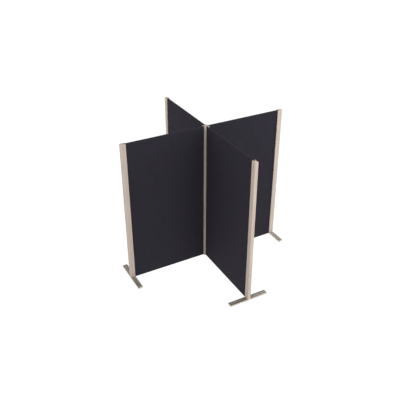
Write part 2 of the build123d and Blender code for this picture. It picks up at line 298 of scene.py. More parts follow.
@dataclass(frozen=True)
class PlanedPine:
    """Pine straight off the planer, not oiled: yellow to the eye, with wide soft rings."""

    pale: str = "#DCC19A"
    latewood: str = "#B98A57"
    late_share: float = 0.6
    ring_mm: float = 5.5
    swings: float = 14.0  # times that the tone swings over the whole range of the noise
    fibre_mm: float = 0.7
    stretch: float = 0.03  # how much slower everything changes along the grain
    roughness: Pair = (0.6, 0.75)
    relief_mm: float = 0.08

    def build(self, name: str, grain: Triple) -> Material:
        """Makes the timber of the frame pieces that lie one way.

        Args:
            name: Name of the material.
            grain: Unit vector along the grain.

        Returns:
            The material.
        """
        material, tree, surface = new_surface(name, IOR=1.5, Specular_IOR_Level=0.4)
        place = add_node(tree, "ShaderNodeTexCoord").outputs["Object"]
        squeeze = tuple((1.0 if abs(g) < 0.5 else self.stretch) / MM for g in grain)
        across = add_node(tree, "ShaderNodeMapping", {"Vector": place, "Scale": squeeze})
        broad = {"Vector": across, "Scale": 0.35 / self.ring_mm, "Detail": 1.0}
        waves = add_node(tree, "ShaderNodeTexNoise", broad)
        phase = add_node(tree, "ShaderNodeMath", [waves, self.swings], operation="MULTIPLY")
        swing = add_node(tree, "ShaderNodeMath", [phase, 1.0], operation="PINGPONG")
        fibres = add_node(tree, "ShaderNodeTexNoise", {"Vector": across, "Scale": 1 / self.fibre_mm, "Detail": 2.0})
        late = add_node(tree, "ShaderNodeMapRange", [swing, 0.55, 1.0, 0.0, self.late_share])
        mixed = {0: late, COLOUR_A: linear(self.pale), COLOUR_B: linear(self.latewood)}
        colour = add_node(tree, "ShaderNodeMix", mixed, data_type="RGBA").outputs[COLOUR_OUT]
        dull = add_node(tree, "ShaderNodeMapRange", [fibres, *NOISE_SPAN, *self.roughness])
        bump = add_node(tree, "ShaderNodeBump", {"Height": fibres, "Distance": self.relief_mm * MM, "Strength": 0.5})
        feed(surface, {"Base Color": colour, "Roughness": dull, "Normal": bump})
        return material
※
_WHAT IS EXPECTED:_ Print all the data exactly.

_TASK ANSWER:_
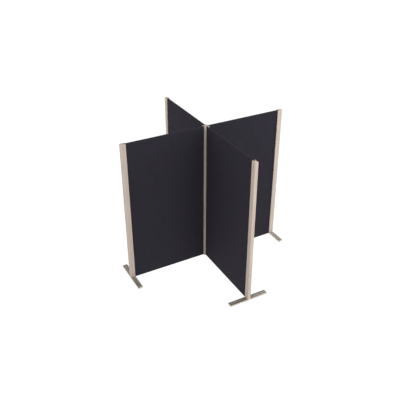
Write part 2 of the build123d and Blender code for this picture. It picks up at line 298 of scene.py. More parts follow.
@dataclass(frozen=True)
class PlanedPine:
    """Pine straight off the planer, not oiled: yellow to the eye, with wide soft rings."""

    pale: str = "#DCC19A"
    latewood: str = "#B98A57"
    late_share: float = 0.6
    ring_mm: float = 5.5
    swings: float = 14.0  # times that the tone swings over the whole range of the noise
    fibre_mm: float = 0.7
    stretch: float = 0.03  # how much slower everything changes along the grain
    roughness: Pair = (0.6, 0.75)
    relief_mm: float = 0.08

    def build(self, name: str, grain: Triple) -> Material:
        """Makes the timber of the frame pieces that lie one way.

        Args:
            name: Name of the material.
            grain: Unit vector along the grain.

        Returns:
            The material.
        """
        material, tree, surface = new_surface(name, IOR=1.5, Specular_IOR_Level=0.4)
        place = add_node(tree, "ShaderNodeTexCoord").outputs["Object"]
        squeeze = tuple((1.0 if abs(g) < 0.5 else self.stretch) / MM for g in grain)
        across = add_node(tree, "ShaderNodeMapping", {"Vector": place, "Scale": squeeze})
        broad = {"Vector": across, "Scale": 0.35 / self.ring_mm, "Detail": 1.0}
        waves = add_node(tree, "ShaderNodeTexNoise", broad)
        phase = add_node(tree, "ShaderNodeMath", [waves, self.swings], operation="MULTIPLY")
        swing = add_node(tree, "ShaderNodeMath", [phase, 1.0], operation="PINGPONG")
        fibres = add_node(tree, "ShaderNodeTexNoise", {"Vector": across, "Scale": 1 / self.fibre_mm, "Detail": 2.0})
        late = add_node(tree, "ShaderNodeMapRange", [swing, 0.55, 1.0, 0.0, self.late_share])
        mixed = {0: late, COLOUR_A: linear(self.pale), COLOUR_B: linear(self.latewood)}
        colour = add_node(tree, "ShaderNodeMix", mixed, data_type="RGBA").outputs[COLOUR_OUT]
        dull = add_node(tree, "ShaderNodeMapRange", [fibres, *NOISE_SPAN, *self.roughness])
        bump = add_node(tree, "ShaderNodeBump", {"Height": fibres, "Distance": self.relief_mm * MM, "Strength": 0.5})
        feed(surface, {"Base Color": colour, "Roughness": dull, "Normal": bump})
        return material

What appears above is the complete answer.